Now, I’m definitely not someone who needs to use the word ‘Scrotum’ very often. And I don’t. But I am a big believer in using appropriate words to avoid confusion. I am a big believer that the forbidden is more exciting than the accepted. So when a huge fuss was being made over this book, I made a mental note to read it sooner rather than my eventual approach to the Newbery Award Winners.

My opinion now? Not only is the word ‘scrotum’ appropriate in context, but in many ways, I think I can argue that this word is crucial for the book.

The Higher Power of Lucky is about a motherless little girl who is desperately afraid that her beloved guardian will abandon her and return to France. Intertwined with her story is that of a small boy who is being raised by his grandmother while his mother, unknown to Miles, serves a prison sentence.

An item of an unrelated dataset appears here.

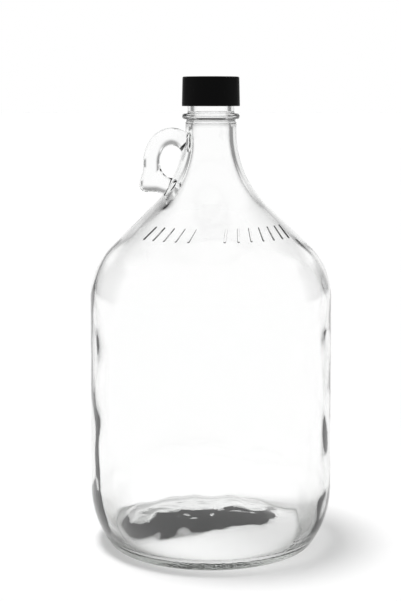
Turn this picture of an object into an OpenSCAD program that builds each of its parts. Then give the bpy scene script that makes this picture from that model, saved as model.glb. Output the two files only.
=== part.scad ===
// Round one gallon glass jug with a finger ring at its neck, and its black screw cap.
// The jug is blown as one piece of glass. It stands on Z = 0 with its axis on Z,
// and the finger ring lies in the XZ plane on the -X side.

/* [Body] */
// Outside diameter of the round body
body_d = 164; // [144:1:190]
// Height at which the straight side turns into the shoulder
side_top = 166.5; // [120:0.5:210]
// Thickness of the glass in the side, the shoulder and the neck
wall = 3.2; // [2.4:0.1:4]

/* [Base] */
// Radius of the long curve that brings the side in to the heel
heel_r = 61.5; // [50:0.5:70]
// Angle through which that curve turns in
heel_turn = 36; // [28:1:42]
// Radius of the small corner under the long curve
heel_corner_r = 3.5; // [1.5:0.5:6]
// Width of the flat ring that the jug stands on
stand_ring_w = 6; // [3:0.5:10]
// Height of the push-up in the middle of the underside
push_up = 7; // [3:0.5:10]
// Thickness of the glass in the middle of the base
base_wall = 6; // [5:0.5:9]
// How much higher the heel curve of the hollow starts, which thickens the glass low down
heel_lift = 4; // [2:0.5:6]
// Height of the inside floor at its lowest circle
floor_h = 6; // [5:0.5:8]
// Radius of the corner between the inside floor and the heel curve of the hollow
floor_corner_r = 7; // [5:0.5:10]

/* [Shoulder and neck] */
// Radius of the rounded shoulder
shoulder_r = 48.2; // [35:0.1:60]
// Slope of the shoulder, counted from the upright side
shoulder_slope = 46.6; // [42:0.1:52]
// Radius of the hollow curve from the shoulder up to the neck
flare_r = 71; // [60:1:90]
// Outside diameter of the straight neck
neck_d = 34.6; // [33.5:0.1:36]
// Height of the straight neck up to the neck ring
neck_h = 8.5; // [6:0.1:12]
// Diameter of the shallow groove under the neck ring
groove_d = 33.4; // [32:0.1:33.4]
// Height of that groove
groove_h = 2; // [1:0.1:3]
// Diameter of the neck ring over its bead
bead_d = 39.2; // [38:0.1:44]
// Radius of the bead
bead_r = 2; // [1.5:0.1:2.5]

/* [Finish] */
// Outside diameter of the plain glass between the threads
finish_d = 31.7; // [31:0.1:33]
// Diameter of the mouth
bore_d = 26; // [23:0.5:27]
// Diameter over the threads of the glass
thread_d = 34.4; // [34:0.1:36]
// Height of the finish from the neck ring to the rim
finish_h = 22; // [21:0.5:26]
// Radius of the two edges of the rim
rim_edge_r = 1; // [0.5:0.1:1.1]

/* [Finger ring] */
// Depth of the middle of the hole below the straight neck
hole_drop = 20.3; // [18:0.1:24]
// Width of the oval of the hole
hole_w = 16.4; // [14:0.2:18]
// Height of the oval
hole_h = 22.2; // [18:0.2:25]
// How far the neck reaches into the oval
hole_bite = 2; // [0.5:0.1:3]
// Thickness of the ring at its outer side
ring_side_t = 11.2; // [8:0.1:13]
// Thickness of the ring at its top and its foot
ring_end_t = 12; // [9:0.1:13]
// Thickness of the ring from front to back
ring_depth = 10.6; // [8:0.1:13]
// How much wider the ring is where it runs into the neck
ring_root = 0.6; // [0:0.1:0.8]
// How far the thumb spur stands out of the ring
spur_out = 8; // [4:0.5:10]
// Direction of the thumb spur from the middle of the hole
spur_at = 222; // [215:1:232]
// Spread of the thumb spur on its upper side, in degrees
spur_above = 16.5; // [12:0.5:24]
// Spread of the thumb spur on its lower side, in degrees
spur_below = 15; // [8:0.5:20]

/* [Cap] */
// Diameter of the cap at its open end
cap_d = 39.4; // [39:0.1:44]
// Diameter of the cap at its top
cap_top_d = 38.5; // [38:0.1:44]
// Height of the cap
cap_h = 19.2; // [15:0.1:21]
// Thickness of the roof of the cap
cap_roof = 1.6; // [1:0.1:2.5]
// Radius of the top edge of the cap
cap_edge_r = 0.9; // [0.4:0.1:1.2]
// Radius of the lower edges of the cap
cap_lip_r = 0.5; // [0.2:0.1:0.8]
// Room between the threads of the glass and the wall of the cap
cap_clearance = 0.3; // [0.2:0.05:0.5]

/* [Liner] */
// Thickness of the sealing disc
liner_t = 1; // [0.6:0.1:2]
// Room around the disc inside the cap
liner_clearance = 0.2; // [0.1:0.05:0.5]

/* [Hidden] */
$fn = 96;

glass_tint = [0.84, 0.92, 0.91, 0.45];
cap_black = [0.05, 0.05, 0.05];
liner_white = [0.93, 0.92, 0.88];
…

Most of all, what is frightening for these two children is the mysterious and unpredictable world of grown ups. Lucky is worried she will be left behind, so when she sees her guardian’s passport, and a mass of paperwork, she assumes that the next stop is a group home in Los Angeles. Miles’s mother never visits him, so he assumes that she simply doesn’t love him. Without accurate information, even children will tend to suspect the worst. And the worst is that we are unloved and unimportant.

‘Scrotum’ is not a word we need to shelter our children from. Near the end of the book, Lucky asks her guardian what the word ‘scrotum’ means, and the simple answer, reflected to me a larger truth. In attempting to ‘protect’ each other from the truths that affect each other’s lives, we can create greater problems than an anatomically correct vocabulary. When we know facts, the potentially horrible unknown no longer has power over us.